Modeling Selenium Transport in Steady‐State, Unsaturated Soil Columns

Abstract

This study was conducted to characterize batch adsorption of selenate (SeO²⁻₄), selenite (SeO²⁻₃), and selenomethionine (Se‐CH₂CH₂CHNH₂COOH)₂ and transformations of Se in the presence of microbial activity in Punoche loam (fine‐loamy, mixed, calcareous, thermic Typic Torriorthents). The effects of sterilization, enhanced microbial activity, and aerobic vs. anaerobic conditions on the transport of pulse‐fed Se in soil columns were also investigated. Selenate was rapidly leached in the soil columns compared with selenomethionine and selenite both of which invaded the columns to only a limited extent. Adsorption was highest for selenite and least for selenate. Selenate was transformed to reduced and less mobile forms when soil was C‐enriched, particularly with smaller water fluxes and under anaerobic conditions. Systems of partial differential equations (PDEs) involving equilibrium adsorption of Se are set up to simulate transport of selenate, selenite, and selenomethionine under sterilized conditions. The transport model is solved by an iterative procedure using a finite difference scheme.

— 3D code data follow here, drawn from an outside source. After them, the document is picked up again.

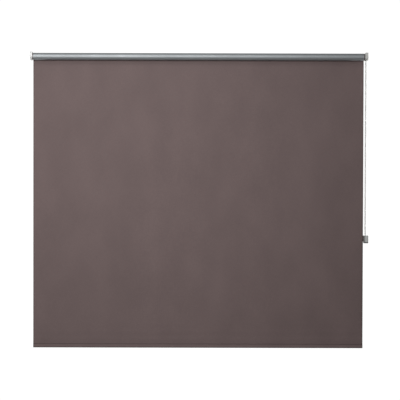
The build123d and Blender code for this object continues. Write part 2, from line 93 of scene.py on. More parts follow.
class NodeTree:
    """The nodes of one new material: a principled shader and what feeds it."""

    def __init__(self, name: str, place: Place = Place.PIECE) -> None:
        """Start a material.

        Args:
            name: the material's name.
            place: where its textures read their position.
        """
        self.material = bpy.data.materials.new(name)
        self.material.use_nodes = True
        self.nodes = self.material.node_tree.nodes
        self.links = self.material.node_tree.links
        self.shader = self.nodes["Principled BSDF"]
        if place is Place.CLOTH:
            cloth = self.add("ShaderNodeAttribute", attribute_name="cloth_at")
            self.place = cloth.outputs["Vector"]
        else:
            self.place = self.add("ShaderNodeTexCoord").outputs["Object"]

    def add(self, kind: str, **settings: object) -> bpy.types.Node:
        """Add a node.

        Args:
            kind: the node's type.
            settings: its properties.

        Returns:
            The new node.
        """
        node = self.nodes.new(kind)
        for key, value in settings.items():
            setattr(node, key, value)
        return node

    def feed(self, value: object, target: Socket) -> None:
        """Link a socket to a target, or set the target to a plain value."""
        if isinstance(value, Socket):
            self.links.new(value, target)
        else:
            target.default_value = value

    def shade(self, **values: object) -> None:
        """Set or link the shader's inputs, named with underscores for spaces."""
        for key, value in values.items():
            if isinstance(value, tuple):
                value = (*value, 1.0)
            self.feed(value, self.shader.inputs[key.replace("_", " ")])

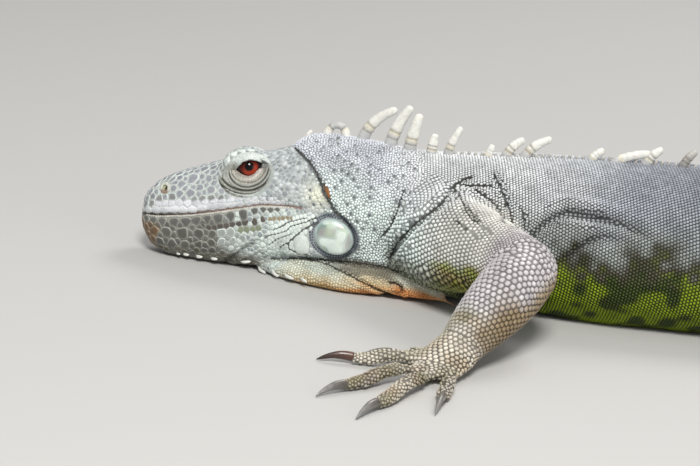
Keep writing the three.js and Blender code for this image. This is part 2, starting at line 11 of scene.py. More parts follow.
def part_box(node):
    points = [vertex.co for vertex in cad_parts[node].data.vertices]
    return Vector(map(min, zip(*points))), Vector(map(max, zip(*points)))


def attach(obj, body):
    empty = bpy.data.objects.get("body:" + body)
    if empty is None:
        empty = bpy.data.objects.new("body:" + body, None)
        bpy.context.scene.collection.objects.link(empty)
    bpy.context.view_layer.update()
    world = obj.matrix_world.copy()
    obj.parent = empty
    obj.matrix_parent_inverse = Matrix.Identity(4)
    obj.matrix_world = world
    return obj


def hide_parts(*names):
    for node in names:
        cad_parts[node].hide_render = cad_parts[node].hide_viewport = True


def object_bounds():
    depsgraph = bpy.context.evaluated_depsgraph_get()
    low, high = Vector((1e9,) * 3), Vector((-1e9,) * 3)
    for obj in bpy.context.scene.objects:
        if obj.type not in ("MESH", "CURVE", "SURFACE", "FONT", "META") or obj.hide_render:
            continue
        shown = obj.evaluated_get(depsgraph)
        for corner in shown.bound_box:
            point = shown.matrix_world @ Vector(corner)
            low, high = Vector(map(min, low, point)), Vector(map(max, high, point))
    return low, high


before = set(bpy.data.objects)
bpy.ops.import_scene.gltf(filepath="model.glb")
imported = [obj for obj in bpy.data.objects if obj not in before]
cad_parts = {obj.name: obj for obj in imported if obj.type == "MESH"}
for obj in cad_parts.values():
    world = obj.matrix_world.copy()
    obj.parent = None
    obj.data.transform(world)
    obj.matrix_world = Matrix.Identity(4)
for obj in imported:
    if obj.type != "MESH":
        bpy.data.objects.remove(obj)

cadBox = [list(corner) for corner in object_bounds()]
nodeNames = sorted(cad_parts)
random = np.random.default_rng(7)
print("frame:", len(nodeNames), "nodes")

# The animal is worked out in millimetres: x back from the snout, left side at minus y, floor at z = 0.
body = {
    "length": 1330,
    "headLean": -11,
    "leanFrom": 70,
    "leanTo": 130,
    # distance from the snout: top, height of the widest place, low, half width, squareness above and below
    "sections": [
        (0, 22.6, 18.6, 14.6, 3, 2, 2), (1, 26.4, 19, 11.8, 6, 2.1, 2.1),
        (3.7, 30.6, 20, 6.6, 9, 2.2, 2.2), (7.3, 33.9, 21, 2.7, 11, 2.3, 2.3),
        (12.3, 37.3, 21.5, 0.3, 13, 2.4, 2.4), (18.5, 40.2, 22, -0.8, 14.7, 2.4, 2.4),
        (26, 43.3, 22.5, -1.2, 16.5, 2.4, 2.4), (33, 46, 23.5, -1.6, 18.1, 2.4, 2.4),
        (40, 49, 25, -1.8, 19.7, 2.5, 2.4), (50, 52.2, 27.5, -1.6, 22, 2.6, 2.4),
        (60, 55, 29.3, -0.6, 24.2, 2.5, 2.3), (65.5, 57, 29.8, 0.2, 25.3, 2.3, 2.2),
        (69, 60.6, 30, 0.8, 26, 2, 2.2), (74, 63.6, 30, 1.4, 26.8, 1.9, 2.1),
        (84, 65.2, 30, 2.2, 27.8, 1.8, 2), (98, 65, 30.5, 2.6, 28.6, 1.8, 2),
        (114, 64, 31.5, 1.5, 31.5, 1.85, 2), (130, 63.2, 31.5, -1, 37, 1.9, 2.1),
        (148, 64, 31, -3, 42.5, 1.9, 2.2), (175, 66, 30, -4.8, 48, 1.9, 2.3),
        (215, 68.5, 29, -6, 53, 1.85, 2.3), (260, 69, 28.5, -6, 54.5, 1.85, 2.3),
        (305, 66, 28.5, -5.5, 50, 1.85, 2.2), (345, 60.5, 28, -4.8, 42, 1.9, 2.1),
        (375, 54, 26.5, -3.8, 34, 1.9, 2.1), (402, 48, 24, -2.8, 26.5, 1.9, 2),
        (440, 41, 21, -2.2, 21, 1.8, 2), (500, 34.5, 17.5, -1.6, 17, 1.8, 2),
        (600, 27, 13.5, -1.2, 13, 1.8, 2), (720, 21, 10.5, -0.9, 10, 1.8, 2),
        (860, 15.6, 7.8, -0.7, 7.3, 1.9, 2), (1000, 11.2, 5.6, -0.5, 5.2, 2, 2),
        (1150, 7.2, 3.6, -0.3, 3.4, 2, 2), (1270, 4.2, 2.1, -0.2, 2, 2, 2),
        (1330, 2, 1, -0.1, 0.9, 2, 2),
    ],
    "headings": [
        (0, 0), (95, 0), (150, 4), (300, 6), (400, 1), (560, -14), (760, -27), (960, -18),
        (1140, 12), (1330, 42),
    ],
}
eyeBall = {"at": 47.5, "out": 13.2, "up": 45, "radius": 6.4}
brow = {"at": 46.8, "out": 11.8, "up": 45.4, "size": (12.2, 7.6, 8.6)}
jowl = {"at": 81, "out": 18.2, "up": 20, "size": (19, 11.4, 16.5)}
sides = (-1, 1)  # left, right
sidesNamed = ((-1, "left"), (1, "right"))


# A cubic piece at a share t of its width: from one value to the next, with a slope at either end.
def cubicPiece(t, width, values, slopes, cell):
    return ((2 * t**3 - 3 * t**2 + 1) * values[cell] + (t**3 - 2 * t**2 + t) * width * slopes[cell]
            + (3 * t**2 - 2 * t**3) * values[cell + 1] + (t**3 - t**2) * width * slopes[cell + 1])


# A smooth curve through knots that never overshoots: the slope at a knot is the harmonic mean of the
# slopes on its two sides, or nought where they change sign, with cubic pieces between.
def curveThrough(table, at):
    table = np.asarray(table, float)
    knots = table[:, 0]
    values = table[:, 1:]
    slopes = np.diff(values, axis=0) / np.diff(knots)[:, None]
    before, after = slopes[:-1], slopes[1:]
    together = np.where(before * after > 0, before + after, 1)
    inner = np.where(before * after > 0, 2 * before * after / together, 0)
    tangents = np.vstack([slopes[:1], inner, slopes[-1:]])
    at = np.clip(np.asarray(at, float), knots[0], knots[-1])
    cell = np.clip(np.searchsorted(knots, at, side="right") - 1, 0, len(knots) - 2)
    width = (knots[cell + 1] - knots[cell])[..., None]
    return cubicPiece((at - knots[cell])[..., None] / width, width, values, tangents, cell)


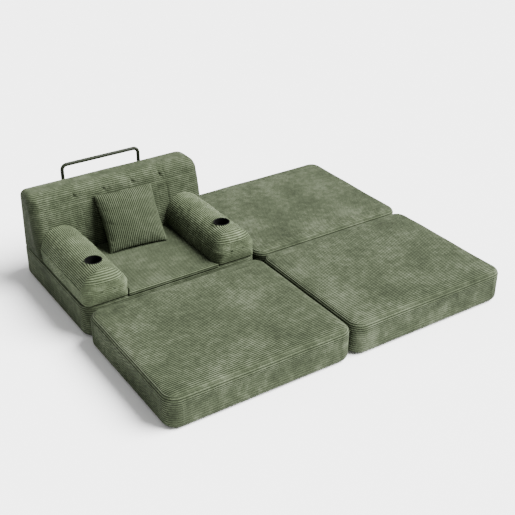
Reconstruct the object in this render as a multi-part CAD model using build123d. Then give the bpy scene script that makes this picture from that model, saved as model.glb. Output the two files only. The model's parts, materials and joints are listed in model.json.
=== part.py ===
"""Chair bed: a low chair, its fold-out front pad and a folding pair of side pads, laid out as a bed.

Millimetres, +Z up, +X to the sitter's left as seen from the front, +Y towards the backrest.
The origin is on the floor, under the middle of the whole bed.
"""

from build123d import *
import math
import os

# Slabs: the chair's base, the front pad, the side pad and the rear pad
chair_width = 1050.0
side_width = 1029.0
slab_depth = 873.0
slab_height = 187.0
slab_corner = 60.0
slab_edge = 38.0
base_edge = 14.0
slab_foot_edge = 14.0
slab_crown = 5.0
slab_draw = 5.0
slab_draw_margin = 6.0
fold_gap = 6.0
column_gap = 6.0

# Covers, their wadding and the foam in them
cover_wall = 3.0
wadding = 8.0
core_clearance = 0.5
rest_gap = 0.3
overrun = 20.0

# Fold webs sewn between two slabs
web_thickness = 2.4
web_height = 18.0

# Hook and loop tapes, flush in a shallow pocket
tape_thickness = 1.5
tape_width = 60.0
tape_pocket_play = 0.3
arm_tape_length = 400.0
back_tape_length = 420.0

# Zips
zip_length = 540.0
zip_height = 22.0
zip_thickness = 1.2
zip_play = 0.3
zip_slider_length = 14.0
zip_slider_height = 9.0
zip_slider_thickness = 1.5
back_zip_rise = 46.0

# Seat cushion between the arms
seat_thickness = 27.0
seat_crown = 7.0
seat_corner = 24.0
seat_edge = 11.0
seat_foot_edge = 3.0
seat_front_inset = 3.0
seat_side_play = 3.0

# Arms
arm_width = 256.0
arm_height = 178.0
arm_side_inset = 9.0
arm_front_inset = 2.0
arm_front_round = 55.0
arm_foot_draw = 8.0
arm_foot_wall = 6.0

# Cup holders, dropped into the arms
cup_bore_radius = 40.0
cup_wall = 2.0
cup_depth = 62.0
cup_rim_radius = 46.0
cup_rim_thickness = 3.0
cup_rim_round = 1.2
cup_floor_round = 6.0
cup_play = 0.4
cup_from_front = 156.0
cup_mound_foot = 60.0
cup_mound_drop = 18.0
cup_mound_rise = 0.5

# Backrest
back_height = 364.0
back_foot_thickness = 262.0
back_face_lean = 13.7
back_rear_lean = 4.1
back_foot_from_rear = 304.0
back_front_round = 60.0
back_rear_round = 30.0
back_top_round = 44.0
back_foot_round = 12.0
back_end_round = 60.0
back_core_end = 36.0

# Tufts on the backrest's face
tuft_count = 4
tuft_pitch = 178.0
tuft_drop = 54.0
tuft_radius = 36.0
tuft_depth = 12.0
tuft_well_radius = 7.0
tuft_well_depth = 1.2
tuft_head_radius = 5.5
tuft_head_thickness = 2.4
tuft_cord_radius = 1.4
tuft_cord_length = 40.0
tuft_hole_play = 0.5

# Back frame: one bent tube
tube_radius = 8.0
tube_wall = 1.5
frame_half_span = 238.0
frame_from_rear = 13.0
frame_top = 599.0
frame_top_bend = 30.0
frame_foot_bend = 60.0
frame_foot_length = 262.0
frame_groove_play = 1.0
plug_head = 4.0
plug_stem = 18.0
plug_play = 0.1

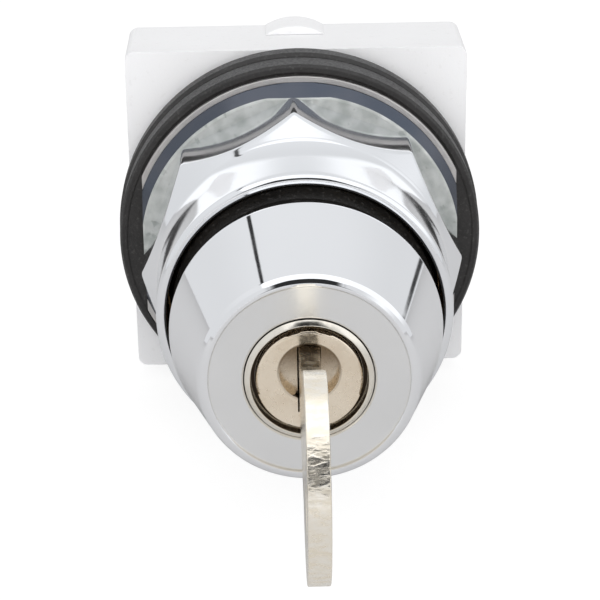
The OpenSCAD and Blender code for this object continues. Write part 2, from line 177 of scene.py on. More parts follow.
def fed(node, inputs):
    """Sets or links a node's inputs, given by name or number, to plain values or other nodes' outputs."""
    for label, value in inputs.items():
        socket = node.inputs[label]
        if isinstance(value, bpy.types.NodeSocket):
            node.id_data.links.new(value, socket)
        else:
            socket.default_value = (*value, 1.0) if socket.type == "RGBA" and len(value) == 3 else value
    return node


def add(tree, kind, inputs={}, **settings):
    """A new node of a tree, with its inputs and its properties set."""
    node = tree.nodes.new(kind)
    for label, value in settings.items():
        setattr(node, label, value)
    return fed(node, inputs)


def object_places(tree):
    """The object coordinates as one vector."""
    return add(tree, "ShaderNodeTexCoord").outputs["Object"]


def stretched_noise(tree, given, **inputs):
    """A noise texture on the object coordinates, with the group's own Stretch and Scale."""
    stretch = add(tree, "ShaderNodeVectorMath", {0: object_places(tree), 1: given.outputs["Stretch"]},
                  operation="MULTIPLY")
    return add(tree, "ShaderNodeTexNoise", {
        "Vector": stretch.outputs[0], "Scale": given.outputs["Scale"], **inputs}).outputs["Fac"]


def sums(tree, operation, *values, clamp=False):
    """A Math node fed by sockets or plain numbers; gives its output."""
    return add(tree, "ShaderNodeMath", dict(enumerate(values)),
               operation=operation, use_clamp=clamp).outputs[0]


def times(tree, *values):
    """The product of sockets or plain numbers."""
    total = values[0]
    for value in values[1:]:
        total = sums(tree, "MULTIPLY", total, value)
    return total


def ramp(tree, value, low, high, start=0.0, end=1.0):
    """Maps a value between two limits, smoothly and clamped; gives the output."""
    return add(tree, "ShaderNodeMapRange", dict(enumerate((value, low, high, start, end))),
               interpolation_type="SMOOTHSTEP").outputs[0]


grain, given, result = new_effect("surface_grain", {
    "Scale": 800.0, "Stretch": (1.0, 1.0, 1.0), "Detail": 4.0})
noise = stretched_noise(grain, given, Detail=given.outputs["Detail"])
fed(result, {"Mask": ramp(grain, noise, 0.3, 0.7)})

hairlines, given, result = new_effect(
    "hairlines", {"Scale": 90.0, "Stretch": (1.0, 1.0, 1.0), "Width": 0.012, "Amount": 0.5})
lines = stretched_noise(hairlines, given)
broken = add(hairlines, "ShaderNodeTexNoise", {"Vector": object_places(hairlines), "Scale": 170.0})
away = sums(hairlines, "ABSOLUTE", sums(hairlines, "SUBTRACT", lines, 0.5))
thin = ramp(hairlines, away, 0.0, given.outputs["Width"], 1.0, 0.0)
kept = ramp(hairlines, broken.outputs["Fac"], 0.52, 0.62)
fed(result, {"Mask": times(hairlines, thin, kept, given.outputs["Amount"])})


def effect(tree, group, **values):
    """Places a shader group in a material with its own values; gives its Mask output."""
    inputs = {label.capitalize(): value for label, value in values.items()}
    return add(tree, "ShaderNodeGroup", inputs, node_tree=group).outputs["Mask"]


def blended(tree, mask, first, second):
    """Mixes two colours, each a colour or a socket, by a mask; gives the colour output."""
    return add(tree, "ShaderNodeMix", {0: mask, 6: first, 7: second}, data_type="RGBA").outputs[2]


def surfaced(tree, height, strength, depth):
    """Feeds a height to the shader's normal as a bump of this depth in metres."""
    bump = add(tree, "ShaderNodeBump", {"Strength": strength, "Distance": depth, "Height": height})
    fed(tree.nodes["Principled BSDF"], {"Normal": bump.outputs["Normal"]})


def new_material(name):
    """A new material; gives it, its tree and its shader."""
    material = bpy.data.materials.new(name)
    material.use_nodes = True
    return material, material.node_tree, material.node_tree.nodes["Principled BSDF"]


def finish(name, colour, second, rough, metallic=0.0, scale=1500.0, stretch=(1.0, 1.0, 1.0), patches=120.0,
           bump=0.2, depth=0.00002, scratches=0.0):
    """A material whose colour drifts in patches and whose roughness and bump follow a fine grain."""
    material, tree, shader = new_material(name)
    fine = effect(tree, grain, scale=scale, stretch=stretch, detail=5.0)
    wide = effect(tree, grain, scale=patches, detail=3.0)
    height, roughness = fine, ramp(tree, fine, 0.0, 1.0, rough[0], rough[1])
    if scratches:
        marks = effect(tree, hairlines, amount=scratches, stretch=(1.0, 0.25, 1.0))
        roughness = sums(tree, "ADD", roughness, times(tree, marks, 0.25), clamp=True)
        height = sums(tree, "SUBTRACT", fine, marks)
    fed(shader, {"Metallic": metallic, "Roughness": roughness,
                 "Base Color": blended(tree, wide, colour, second)})
    surfaced(tree, height, bump, depth)
    return material


def fitted(piece, body, slot, *nodes):
    """The piece moves with a body and stands for these solids, which it hides; the slot argument is not used.
    """
    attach(piece, body)
    if nodes:
        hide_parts(*nodes)
    return piece


cast_zinc = finish("cast_zinc", (0.50, 0.48, 0.42), (0.62, 0.60, 0.54), (0.28, 0.45), metallic=1.0,
                   scale=2600.0, bump=0.35, depth=0.00003, scratches=0.5)
thread_root_r = 14.18
barrel = turned("barrel_body", [
    (12.4, -27.4), (thread_root_r - 0.4, -27.4), (thread_root_r, -27.0), (thread_root_r, -0.6),
    (14.9, -0.3), (14.9, 0), (15.1, 0), (15.1, 3.0), (15.4, 3.0), (15.4, 5.0), (18.0, 5.0), (18.0, 7.0),
    (6.0, 7.0), (6.0, -2.0), (12.4, -2.0)], corner=0.15)
barrel.data.materials.append(cast_zinc)
fitted(barrel, "operator", "cast_zinc", "barrel")


def grown(name, tree, **values):
    """Runs a Geometry Nodes tree with these inputs, and gives its result as a plain mesh piece."""
    piece = new_piece(name, bpy.data.meshes.new(name))
    maker = piece.modifiers.new(tree.name, "NODES")
    maker.node_group = tree
    for item in tree.interface.items_tree:
        label = item.name.lower().replace(" ", "_")
        if item.in_out == "INPUT" and label in values:
            maker[item.identifier] = values[label]
    return settled(piece)


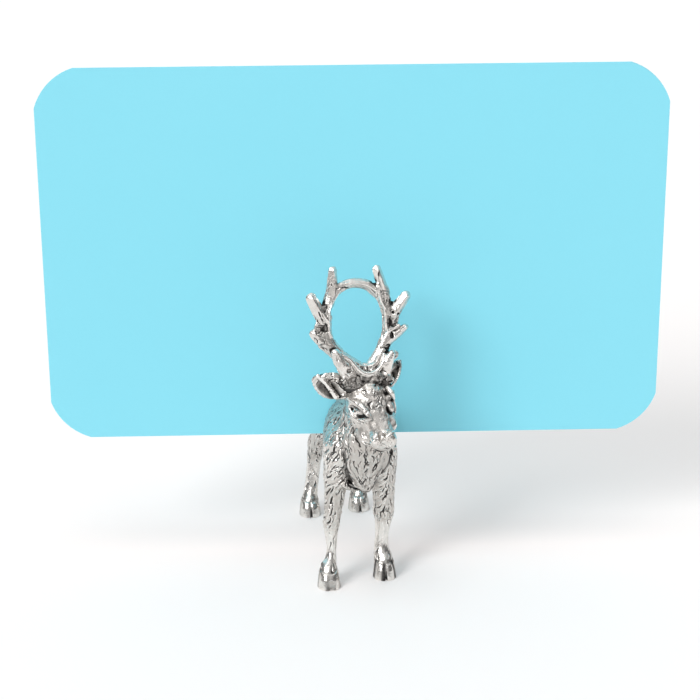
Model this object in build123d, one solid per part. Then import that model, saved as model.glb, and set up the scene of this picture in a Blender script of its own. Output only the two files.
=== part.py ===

Experimentally determined adsorption parameters of selenite and selenomethionine did not produce a satisfactory fit when used in simulation of these Se species in column studies. The Se transport model adequately simulated Se concentrations in soil solution under sterilized conditions when the adsorption coefficients derived from batch experiments were adjusted. No transport modeling was considered for nonsterilized conditions.